Last updated: 11:31 AM ET, Thu September 10 2015

It Turns Out, Travelers Have a Positive View of Airlines

Airlines & Airports | Rich Thomaselli | September 10, 2015

It Turns Out, Travelers Have a Positive View of Airlines

Photo courtesy of Thinkstock

Yes, there are cramped seats, little legroom, baggage and other ancillary fees, and sometimes delays. But for the most part, Americans view the airline industry more positively than negatively, according to an annual Gallup poll of 24 business industries and sectors.

This is the third consecutive year that the public has viewed airlines in a more positive than negative light after six straight years of the reversal.

Gallup annually asks Americans to rate business and industries as part of its August Work and Education poll. Americans rate each industry on a five-point scale ranging from very positive to very negative. The airline industry has a net +3 positive rating this year, based on a combined 35 percent of respondents rating it very positively or positively, and 32 percent rating it very negatively or negatively. This rating ranks in the bottom third of the industries this year.

The favorability of the airline industry has fluctuated over the years. In 2008, when many industries saw their ratings drop as the economy was in recession, positive ratings of the airline industry fell sharply from 30 percent to 18 percent. At that time, record-high gas prices and lower consumer travel expenditures forced airlines to introduce additional fees, increase prices and lay off employees.

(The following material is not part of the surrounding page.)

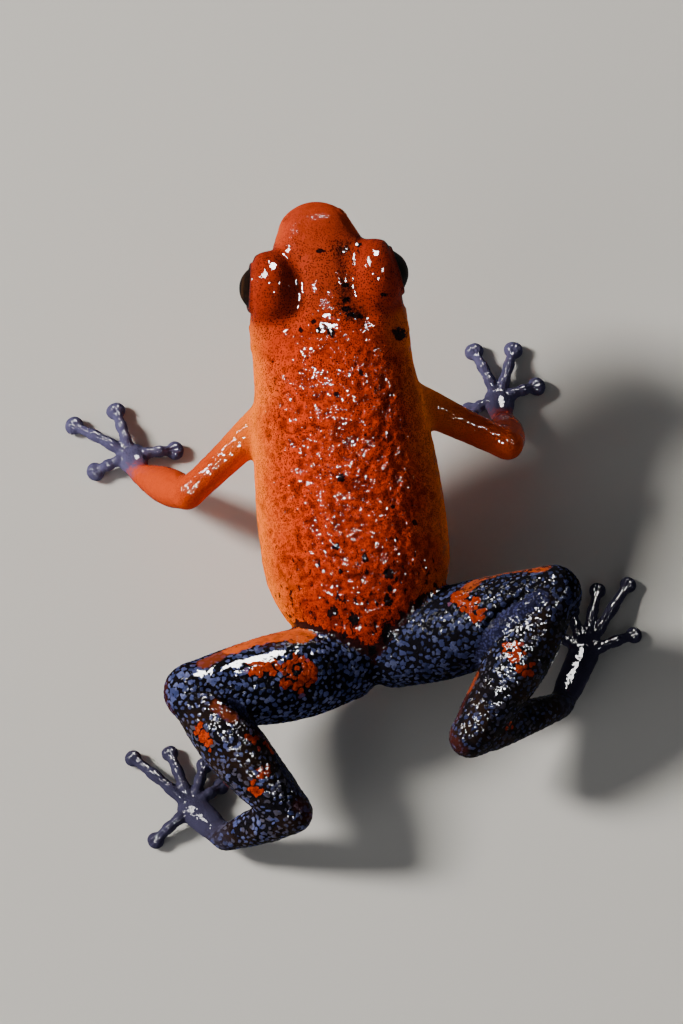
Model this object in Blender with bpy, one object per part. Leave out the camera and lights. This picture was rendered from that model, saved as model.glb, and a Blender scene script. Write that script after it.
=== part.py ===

Young adults, those aged 18 to 29, are more likely than older Americans to view the airline industry positively. Based on combined data from 2013 through 2015, 44 percent of Americans aged 18 to 29 had a positive view of the industry, compared with fewer than four in 10 in all other age groups.

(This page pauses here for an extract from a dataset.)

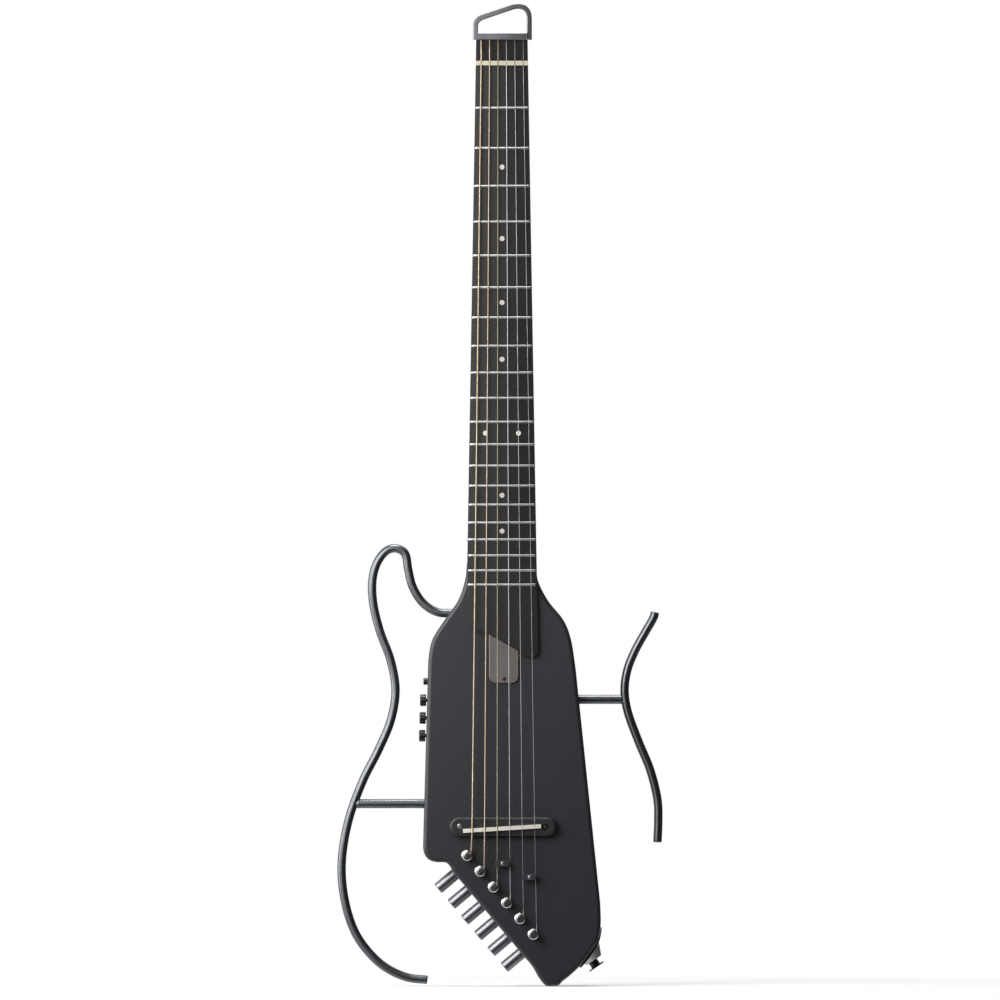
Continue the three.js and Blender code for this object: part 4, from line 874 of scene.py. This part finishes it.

Younger Americans' more positive views of the airline industry could be attributed to the fact that drastic changes in the industry's history occurred before they were born. No one in this age group was alive before airlines were deregulated in 1978. This move, which was supposed to make air travel less expensive, is what introduced more fees, the bankruptcy of many small airports and several airline mergers. Furthermore, the youngest Americans also became adults and began flying more after airport changes following the Sept. 11 terrorist attacks.